With nostalgia goggles in full effect I pounced on it and got it in the mail a week and a half later. I have to say... I'm thoroughly surprised that a digital preamp that came out 25 years ago sounds this good. In addition to nailing the noises that most digital preamps are good at (over-chorused scooped cleans, chuggy high-gain) it pulls of a great low/mid-gain crunch and dry clean sound. Before plugging it into my 4x12 I ran it through my studio monitors with the built-in cabinet simulation and it sounded wonderful, even with the stock presets. After tweaking for a few hours I can say confidently that if my AX8 was stolen I could take this thing to a cover gig, plug straight into the board and play a solid three sets with nobody complaining.

I'm sort of rambling at this point but I suppose the reason I made this thread was to express my amazement at how advanced digital preamps already were in the 90s and how this one flew hard under the radar. The only issue i have with it is that it doesn't clean up especially nicely when you turn the volume knob down, but otherwise this thing has way more than I'd ever expect out of a used $100 rack unit.

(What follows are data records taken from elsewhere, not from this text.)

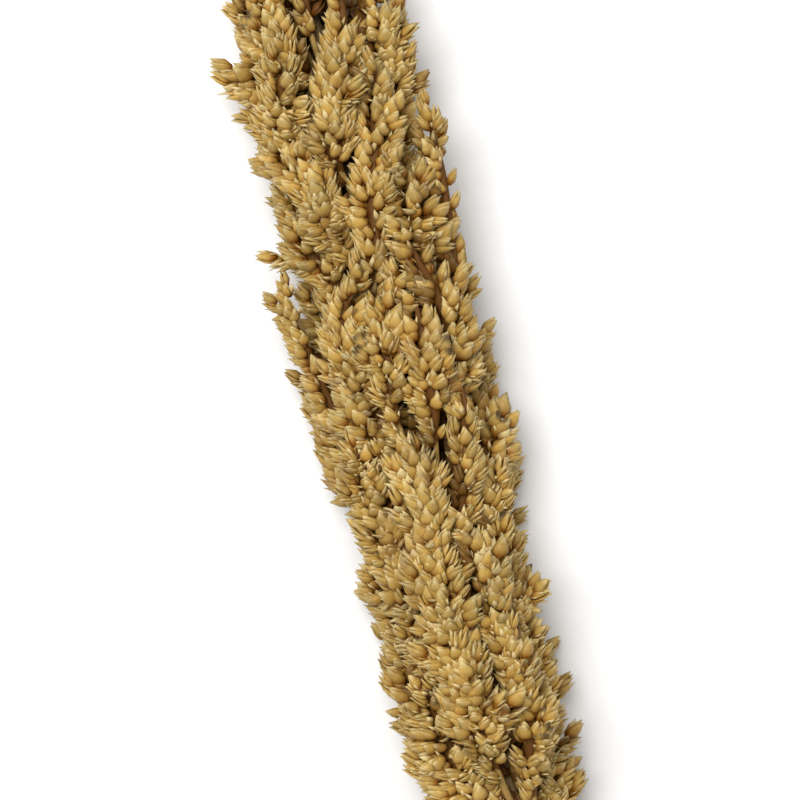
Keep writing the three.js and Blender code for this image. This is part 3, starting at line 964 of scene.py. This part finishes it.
# ---- Light and camera ----------------------------------------------------------------
# A white room, one large soft light high above the head and a little to its left, and a
# camera that looks straight down on the seeded part, with the tip and stem out of view.
ROOM_STRENGTH = 0.47
KEY_STRENGTH = 12.0
KEY_SIZE = 0.7
KEY_HEIGHT = 1.1
KEY_ASIDE = Vector((-0.25, 0.28, 0))  # left of the head and up the view
LENS = 110.0
SENSOR = 36.0
VIEW_WIDTH = 213 * MM
VIEW_ALONG = 232.6 * MM  # from the cut end of the stem to the middle of the view
VIEW_ASIDE = 2.6 * MM
HEAD_LEAN = math.radians(14.03)
FRONT_HEIGHT = 32 * MM


def make_camera():
    camera = bpy.data.cameras.new("camera")
    camera.lens = LENS
    camera.sensor_width = SENSOR
    camera.clip_start = 0.01
    camera.clip_end = 30
    made = bpy.data.objects.new("camera", camera)
    bpy.context.scene.collection.objects.link(made)
    distance = VIEW_WIDTH * LENS / SENSOR
    middle = Vector((cut_x + VIEW_ALONG, cut_y + VIEW_ASIDE, FRONT_HEIGHT + distance))
    turn = Matrix.Rotation(-math.pi / 2 - HEAD_LEAN, 4, "Z")
    made.matrix_world = Matrix.Translation(middle) @ turn
    bpy.context.scene.camera = made
    return made


def make_key_light(camera):
    light = bpy.data.lights.new("key", "AREA")
    light.energy = KEY_STRENGTH
    light.shape = "DISK"
    light.size = KEY_SIZE
    made = bpy.data.objects.new("key", light)
    bpy.context.scene.collection.objects.link(made)
    side = camera.matrix_world.to_3x3()
    target = Vector((camera.location.x, camera.location.y, 0))
    place = target + side @ KEY_ASIDE + Vector((0, 0, KEY_HEIGHT))
    made.location = place
    made.rotation_euler = (target - place).to_track_quat("-Z", "Y").to_euler()


def light_room():
    world = bpy.data.worlds.new("room")
    world.use_nodes = True
    ground = world.node_tree.nodes["Background"]
    ground.inputs["Color"].default_value = (1.0, 1.0, 1.0, 1)
    ground.inputs["Strength"].default_value = ROOM_STRENGTH
    bpy.context.scene.world = world


make_key_light(make_camera())
light_room()
bpy.context.scene.view_settings.view_transform = "Standard"
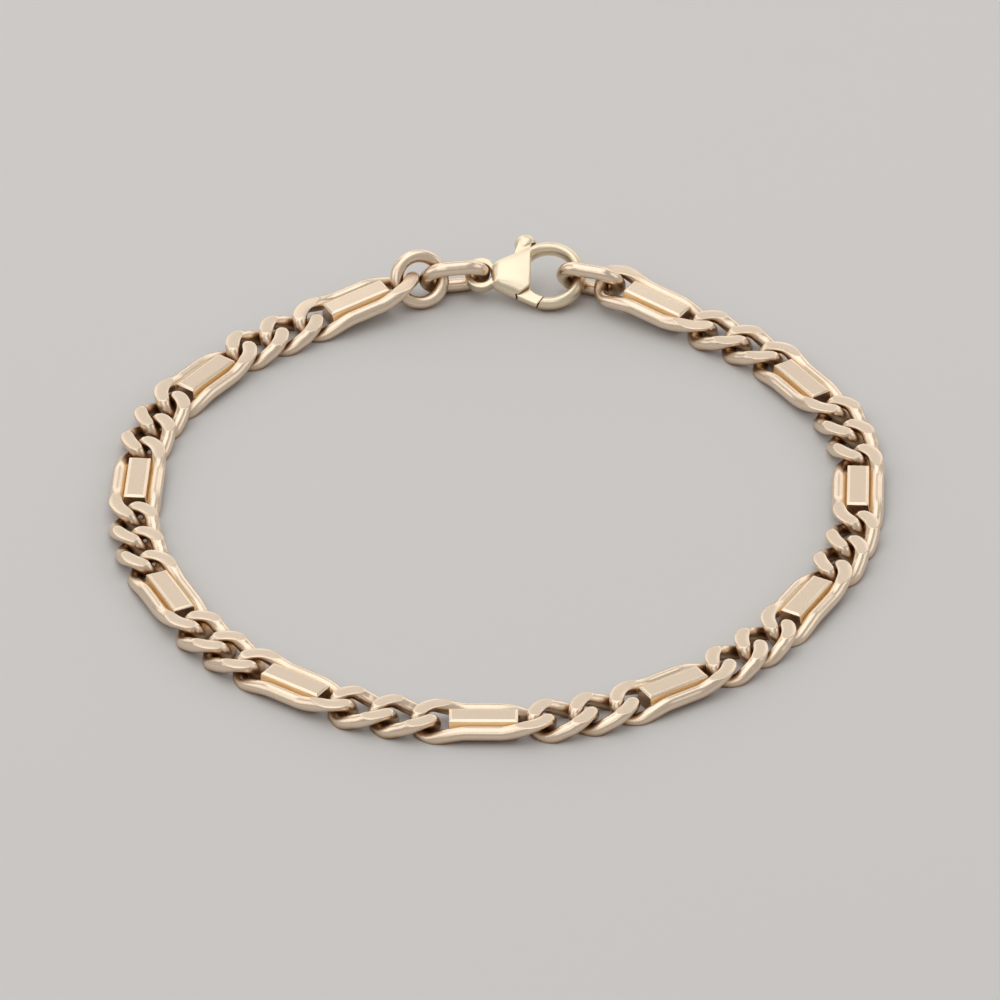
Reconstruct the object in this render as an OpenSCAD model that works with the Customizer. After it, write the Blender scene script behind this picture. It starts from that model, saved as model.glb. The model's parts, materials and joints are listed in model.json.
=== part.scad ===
/* [Wire and links] */
// Diameter of the round wire that the curb links are bent from
wire_d = 1.25; // [1.1:0.05:1.35]
// Width of the chain over the outsides of its two rails
chain_w = 4.5; // [4.3:0.1:5.2]
// Thickness of the chain between the flats cut on its top and its underside
flat_h = 1.75; // [1.6:0.05:2.1]
// Outside length of a short curb link
short_l = 6.25; // [6:0.05:7]
// Outside length of a long link, which holds a bar
long_l = 12.3; // [11.5:0.1:14]
// Clearance between two wires that hook through each other
link_gap = 0.1; // [0.08:0.01:0.2]
// Clearance where the pieces that stand up beside the clasp hook through each other
stand_gap = 0.25; // [0.2:0.01:0.3]

/* [Twist] */
// Turn of a link's end wire about the chain, in degrees
end_twist = 52; // [48:1:56]
// How late the twist comes along the rails, 1 is an even twist
twist_bias = 1.2; // [1:0.1:1.4]
// Length of a long link's rails that stays untwisted beside the bar
straight_l = 4; // [3:0.1:5]

/* [Bars] */
// Open space left between the end of a bar and the next link's wire
bar_gap = 0.75; // [0.4:0.05:1.2]
// Depth of the bar's top under the cut flats
bar_drop = 0.08; // [0:0.02:0.2]
// Radius of the bar's long top edges
bar_round = 0.2; // [0.1:0.05:0.4]
// How far the bar's sides are sunk into the rails that they are soldered to
bar_seat = 0.1; // [0.05:0.01:0.2]

/* [Pattern] */
// Number of long links round the bracelet
long_count = 11; // [9:1:12]
// Number of short links between two long ones
short_run = 2; // [1:1:3]

/* [Jump ring and end links] */
// Diameter of the jump ring's wire
ring_wire_d = 1.15; // [1.0:0.05:1.3]
// Spare room in the jump ring beside the two wires that it holds
ring_play = 0.45; // [0.4:0.05:0.8]
// Outside length of the two plain links beside the clasp
end_l = 6.25; // [6:0.05:7]
// Lean of the jump ring from the ground, in degrees
ring_lean = 54; // [50:1:60]
// Lean of the two end links
end_lean = 118; // [112:1:120]

/* [Clasp body] */
// Length of the clasp over everything
clasp_l = 10.6; // [10.2:0.1:12]
// Width of the clasp's round head
clasp_w = 6.5; // [6.2:0.1:7.2]
// Width of the hook's arm in the plane of the clasp
arm_w = 1.15; // [1:0.05:1.3]
// Spare room for the hook's thickness inside an end link
hook_play = 0.4; // [0.3:0.05:0.7]
// Width of the clasp at its belly
belly_w = 4.5; // [4.2:0.1:4.9]
// Thickness of the clasp at its belly
belly_t = 2.3; // [2.2:0.1:2.6]
// Width of the clasp's blunt tail, beside the lug
tail_w = 3; // [2.8:0.1:3.4]
// Thickness of the clasp at its tail
tail_t = 1.9; // [1.8:0.1:2.2]
// Thickness of the lug at the tail
lug_t = 1.1; // [1:0.1:1.3]
// Spare room for the end link's wire in the lug's hole
lug_play = 0.55; // [0.4:0.05:0.7]
// Wall of the lug round its hole
lug_wall = 0.55; // [0.5:0.05:0.7]
// Lean of the clasp from the ground, in degrees
clasp_lean = 30; // [22:1:34]

/* [Clasp lever] */
// Thickness of the lever
lever_t = 1; // [0.9:0.05:1.1]
// Clearance round the lever in its slot
lever_gap = 0.08; // [0.05:0.01:0.1]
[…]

Is there anybody else out there messing with old, "obsolete" digital gear?


----------



## MaxOfMetal (Oct 31, 2018)

Rocktron was something of the "Fractal of the 90's", way ahead of their time. Everyone thinks of Digitech, mainly because they looked like AxeFx units, but Rocktron really knew what they were doing. Grab a Piranha or a Prophecy, great preamps that no one cares about anymore.


----------



## Shask (Oct 31, 2018)

Yes, I have owned a few of those blue Chameleons a few times in my life. Pretty cool for what it is. I think if I looked again, I would probably grab the Voodoo Valve instead.

The best trick with those, is to turn on the speaker sim, even through an amp and cab.... turn it to full-range, and use the reactance control to dial in the low end chunk, like a resonance/depth knob on a tube amp.


----------



## BuckarooBanzai (Oct 31, 2018)

MaxOfMetal said:


> Rocktron was something of the "Fractal of the 90's", way ahead of their time. Everyone thinks of Digitech, mainly because they looked like AxeFx units, but Rocktron really knew what they were doing. Grab a Piranha or a Prophecy, great preamps that no one cares about anymore.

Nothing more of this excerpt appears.